Apparently, if you wear a pink satin jacket to school your whole life will change.
OOOOH, the Pink Ladies ... I love that movie! I think I'll watch it tonight.
Let's just remember that we need to love ourselves for who we are; even if it means that we have to love our zit-faced, flabby, roots-showing, swearing, farting, burping selves. OH, this wasn't about me ... oh yeah, back to you jdoc. jdoc, a few zits are the least of your worries; just think of the little mfers you're going to have to see every single day for 180 days.
I'm so good at comforting my lil' sis.
Yeah, think about the li'l f'ers They're covered in zits and they haven't had much experience with zits yet. You can tell them that you acquired some as a show of solidarity.

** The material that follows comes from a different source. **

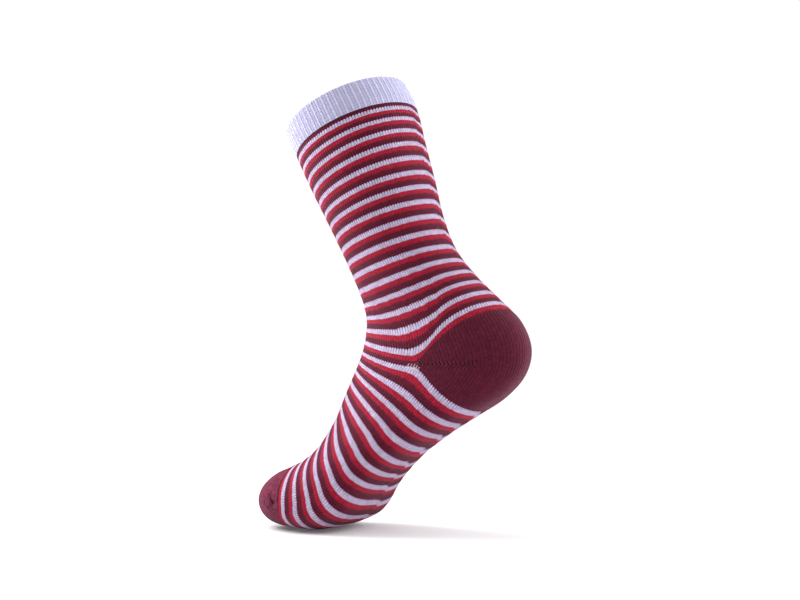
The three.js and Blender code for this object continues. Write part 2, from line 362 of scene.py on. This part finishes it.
def heel_half(edge, columns, rows):
    """Half the heel pocket, from the leg or the foot to the gore. Its columns are wales."""
    turn_steps, row_steps = 72, 240
    turns = np.linspace(0, 1, turn_steps + 1)
    even = np.linspace(0, 1, row_steps + 1)
    fine = even ** 2
    tables = []
    for turn in turns:
        section, angle = pocket_course(turn, edge, fine)
        length = lengths_along(sock_point(section, angle))
        tables.append(np.interp(even, length / length[-1], fine))
    tables = np.array(tables)
    wale = np.linspace(CORNER_WALE, WALES - CORNER_WALE, columns + 1)
    half = np.minimum(wale, WALES - wale)
    last_turn = np.clip((half - CORNER_WALE) / GORE_WALES, 0, 1)
    turn = np.linspace(0, 1, rows + 1)[:, None] * last_turn[None, :]
    gore_wale = CORNER_WALE + GORE_WALES * turn
    spaced = np.clip((half - gore_wale) / (BACK_WALE - gore_wale), 0, 1)
    t, f = turn * turn_steps, spaced * row_steps
    t0, f0 = np.minimum(t.astype(int), turn_steps - 1), np.minimum(f.astype(int), row_steps - 1)
    ts, fs = t - t0, f - f0
    upper = tables[t0, f0] * (1 - fs) + tables[t0, f0 + 1] * fs
    lower = tables[t0 + 1, f0] * (1 - fs) + tables[t0 + 1, f0 + 1] * fs
    section, angle = pocket_course(turn, edge, upper * (1 - ts) + lower * ts)
    angle = np.where(wale[None, :] > BACK_WALE, 360 - angle, angle)
    return section, angle, np.broadcast_to(wale, angle.shape), turn


def heel_pocket():
    """Both halves of the heel, joined along the gore, whose groove runs to each side."""
    above = heel_half(HEEL_ABOVE, 300, POCKET_COURSES)
    below = heel_half(HEEL_BELOW, 300, POCKET_COURSES)
    section = np.concatenate([above[0], below[0][-2::-1]])
    angle = np.concatenate([above[1], below[1][-2::-1]])
    wale = np.concatenate([above[2], below[2][-2::-1]])
    course = np.concatenate([above[3], 2 - below[3][-2::-1]]) * POCKET_COURSES + HEEL_COURSE
    along = (from_front(angle) - CORNER) / GORE_TURN * GORE_WALES
    beside = (section - gore_section(along / GORE_WALES)) * SECTION_LENGTH
    gore_end = 1 - ease((along - GORE_WALES + 3) / 4)
    groove = -HEEL_GROOVE * np.exp(-((beside / 0.8) ** 2)) * gore_end
    relief = wale_ridges(wale) + groove
    places = raised(sock_point(section, angle), section, angle, relief)
    knit = np.stack([wale, course], axis=-1)
    return cloth("heel_pocket", places, knit, np.stack([along, beside], axis=-1))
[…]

Can't say y'all are a great source of compasstion, but I'm glad you aren't letting me wallow in zittydom (which is now scabbydom as I've picked on all zits).
I'm developing a hideous cold sore. THANKS, JOB!!!!
I have some of that zit stuff that Vanessa Williams, Jessica Simpson and P. Diddy get paid to advertise for. Never been opened. My husband got sucked into buying it when he saw the P.Diddy (or is it Diddy now) testimonials. (Maybe he took out the P because he has no more pimples!).
I asked Renee if she noticed your zits today, and she said no. So I don't really feel bad for you anymore.